Many unassessed reptile species are in extinction risk.

 Animals and plants are facing varying degrees of extinction risk based on their characteristics (for example those that reproduce slowly), the locations where they reside, and human threats they face.

Extinction risk is commonly summarized as threat categories – which have been derived for many species during the past decades by the IUCN Red List of Threatened Species, using data on species’ range and population sizes and trends in these attributes.
Reptiles comprise nearly 11,800 species worldwide and are the most species-rich land-vertebrate group. After 18 years of laborious work by many experts globally, last month, the first extinction risk assessment of this group was completed (the Global Reptile Assessment).
This important endeavor will enable adding reptiles to global conservation policy and management initiatives as one of the major groups assessed.
Nevertheless, this assessment still leaves over 3000 reptile species that have either not been assessed or were assigned a data deficient category that prevents their prioritization for conservation.

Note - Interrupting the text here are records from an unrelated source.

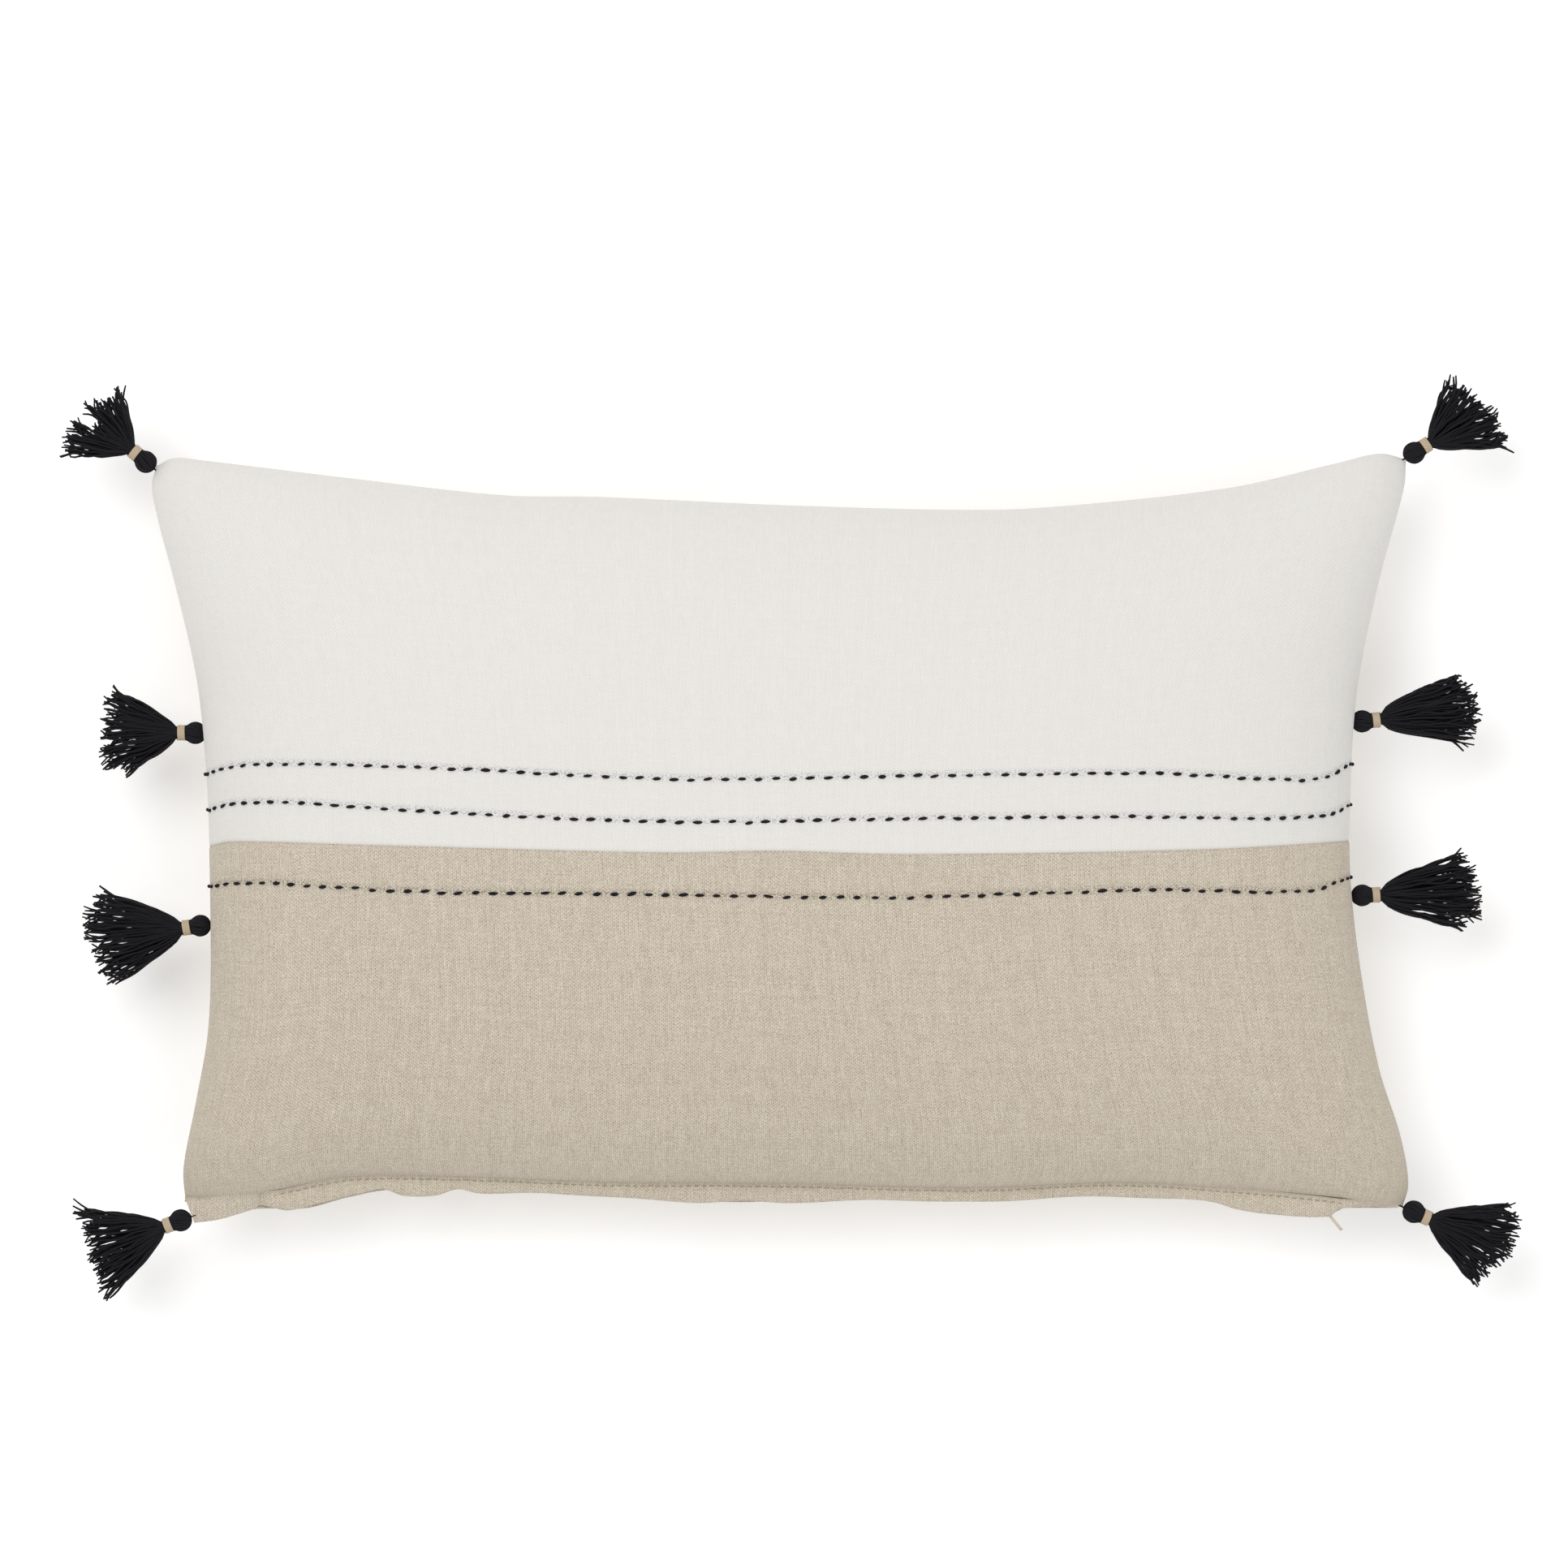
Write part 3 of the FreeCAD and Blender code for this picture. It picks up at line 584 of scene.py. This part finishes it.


class Nodes:
    """A short way to write a node material."""

    def __init__(self, name):
        self.material = bpy.data.materials.new(name)
        self.material.use_nodes = True
        self.tree = self.material.node_tree
        self.shader = self.tree.nodes["Principled BSDF"]

    def add(self, kind, **values):
        node = self.tree.nodes.new(kind)
        for key, value in values.items():
            setattr(node, key, value)
        return node

    def link(self, source, target):
        self.tree.links.new(source, target)

    def cloth(self, scale_x, scale_y):
        """The flat-cloth coordinates, stretched."""
        place = self.add("ShaderNodeUVMap", uv_map="cloth")
        mapping = self.add("ShaderNodeMapping")
        mapping.inputs["Scale"].default_value = (scale_x, scale_y, 1)
        self.link(place.outputs["UV"], mapping.inputs["Vector"])
        return mapping.outputs["Vector"]

    def noise(self, vector, scale=1.0, detail=2.0, rough=0.5):
        node = self.add("ShaderNodeTexNoise")
        node.inputs["Scale"].default_value = scale
        node.inputs["Detail"].default_value = detail
        node.inputs["Roughness"].default_value = rough
        if vector is not None:
            self.link(vector, node.inputs["Vector"])
        return node.outputs["Fac"]

    def math(self, kind, a, b):
        node = self.add("ShaderNodeMath", operation=kind)
        for socket, value in zip(node.inputs, (a, b)):
            if isinstance(value, (int, float)):
                socket.default_value = value
            else:
                self.link(value, socket)
        return node.outputs["Value"]

    def ramp(self, value, stops):
        node = self.add("ShaderNodeValToRGB")
        ramp = node.color_ramp
        while len(ramp.elements) < len(stops):
            ramp.elements.new(0.5)
        for element, (place, colour) in zip(ramp.elements, stops):
            element.position = place
            element.color = (*colour, 1)
        self.link(value, node.inputs["Fac"])
        return node.outputs["Color"]

    def finish(self, colour, height, distance, rough, sheen=0.0, strength=1.0):
        self.link(colour, self.shader.inputs["Base Color"])
        bump = self.add("ShaderNodeBump")
        bump.inputs["Strength"].default_value = strength
        bump.inputs["Distance"].default_value = distance
        self.link(height, bump.inputs["Height"])
        self.link(bump.outputs["Normal"], self.shader.inputs["Normal"])
        self.shader.inputs["Roughness"].default_value = rough
        self.shader.inputs["Sheen Weight"].default_value = sheen
        self.shader.inputs["Sheen Roughness"].default_value = 0.5
        return self.material


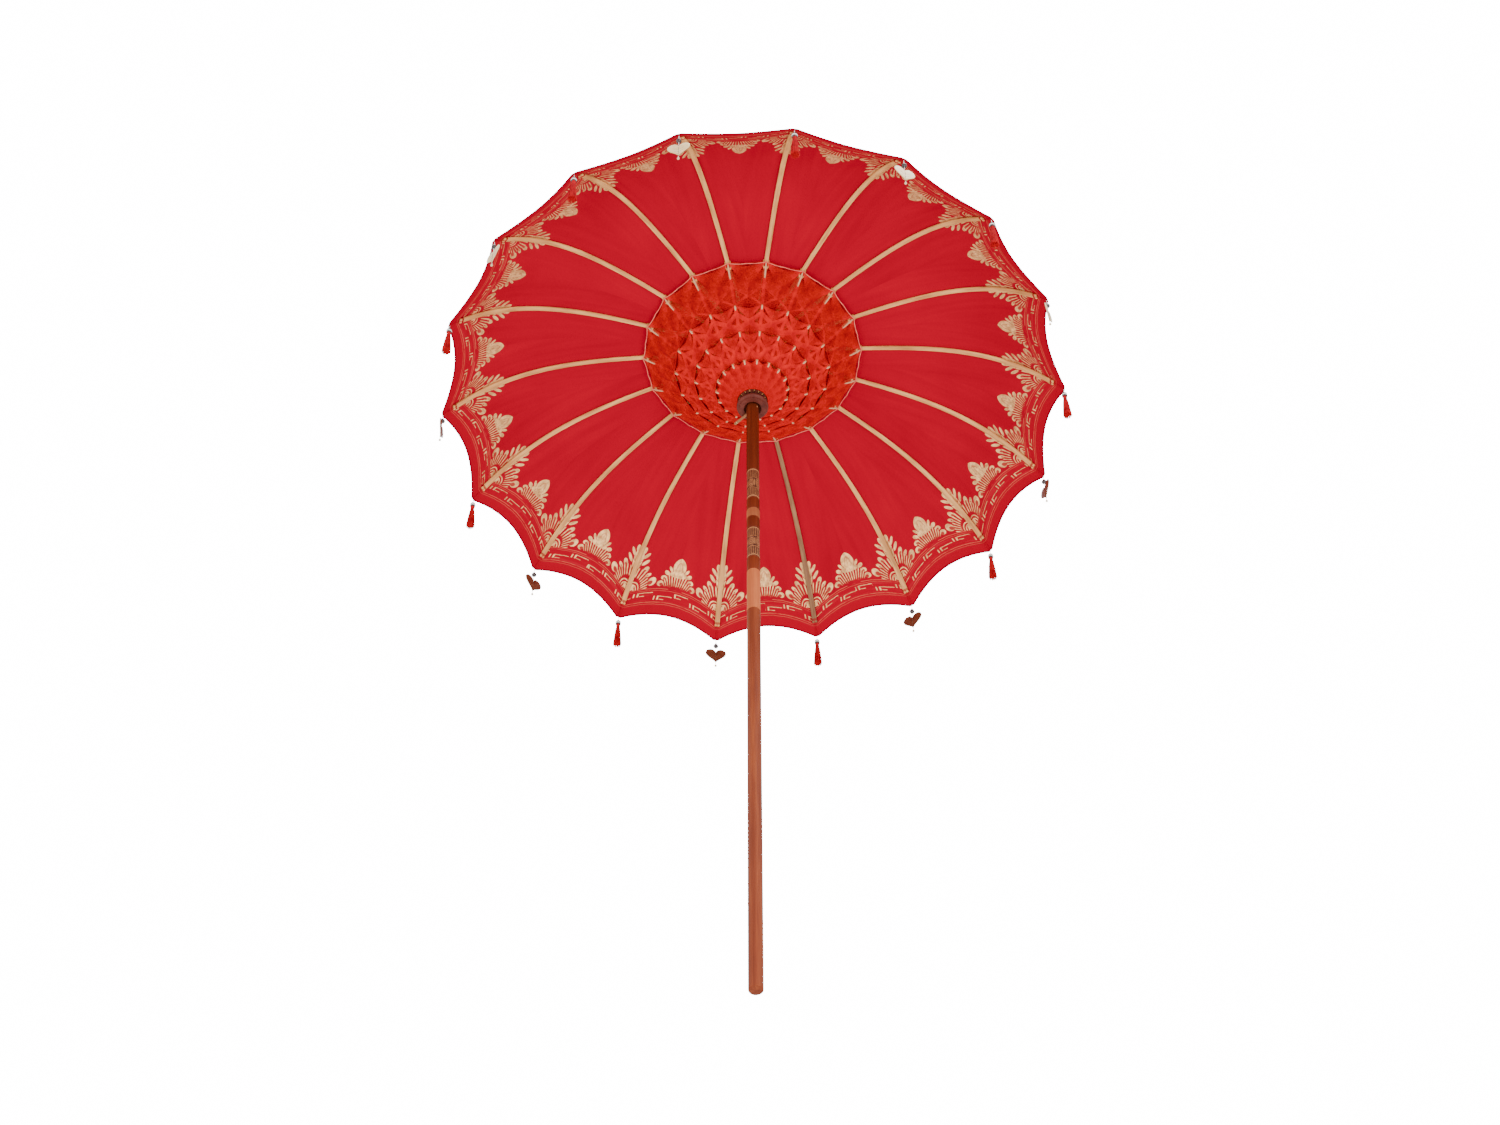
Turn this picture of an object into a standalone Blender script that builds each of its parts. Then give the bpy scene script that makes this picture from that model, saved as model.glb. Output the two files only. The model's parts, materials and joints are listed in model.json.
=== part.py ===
"""A round Balinese-style garden parasol of cotton, bamboo and turned wood, standing open.

Metres, +Z up. The origin is the centre of the pole's foot, and the pole runs up the Z axis.
Rib 01 is the first rib, and the others follow anticlockwise seen from above. Odd ribs carry a
heart pendant and even ribs carry a tassel.
"""

from math import atan, atan2, cos, hypot, pi, radians, sin

import bmesh
import bpy
from mathutils import Matrix, Vector

# Driving dimensions of the open parasol
RIB_COUNT = 18
FIRST_RIB_AZIMUTH = radians(-102.1)
TIP_RADIUS = 0.95
TIP_HEIGHT = 2.45
RISE_SHARE = 0.288
PROFILE_POWER = 4.7
POLE_RADIUS = 0.019
LOWER_POLE_TOP = 1.43
TOP_HEIGHT = 2.80

# Gaps between pieces that touch, slide or turn
TOUCH_GAP = 0.0003
SLIDE_GAP = 0.0007
WELD_GAP = 0.00001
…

In an effort to fill in this gap a new publication in the journal PLOS Biology, by an international group of researchers presents estimates of extinction risk for those species currently neglected by the Global Reptile Assessment, using novel machine learning modeling.
The researchers found that those unassessed and data deficient species are more likely to be threatened than assessed species.
Dr. Gabriel Caetano, lead author of the paper explained “The IUCN threat assessment procedure is highly important, yet very lengthy, data-intensive, subject to human decision biases, and relies on in-person meetings of experts.
However, we can use the information on already assessed species to better understand the risks to those not yet assessed. Species may share physiological, geographic, and ecological attributes (often via shared evolutionary history) that make them more threatened and experience similar sources of threat when they occur at similar locations.
In our work, we tried to emulate the IUCN process using predominantly remotely sensed data and advanced machine learning methods. We used species that have been assessed to teach our models what makes a species threatened and then predict the threat categories of unassessed species.”
He added, “our new methods are important for highlighting reptile species at risk and can be used on other groups as an initial shortcut for threat categorization.”
Prof. Shai Meiri added “Importantly, the additional reptile species identified as threatened by our models are not distributed randomly across the globe or the reptilian evolutionary tree.
Our added information highlights that there are more reptile species in peril – especially in Australia, Madagascar, and the Amazon basin – all of which have a high diversity of reptiles and should be targeted for the extra conservation efforts.
Moreover, species-rich groups, such as geckos and elapids (cobras, mambas, coral snakes, and others), are probably more threatened than the Global Reptile Assessment currently highlights, these groups should also be the focus of more conservation attention.”
Dr. Uri Roll, noted “Our work could be very important in helping the global efforts to prioritize the conservation of species at risk – for example using the IUCN red-list mechanism.
Our world is facing a biodiversity crisis, and severe man-made changes to ecosystems and species, yet funds allocated for conservation are very limited.
Consequently, it is key that we use these limited funds where they could provide the greatest benefits. Advanced tools- such as those we have employed here, together with accumulating data, could greatly cut the time and cost needed to assess extinction risk, and thus pave the way for more informed conservation decision making”.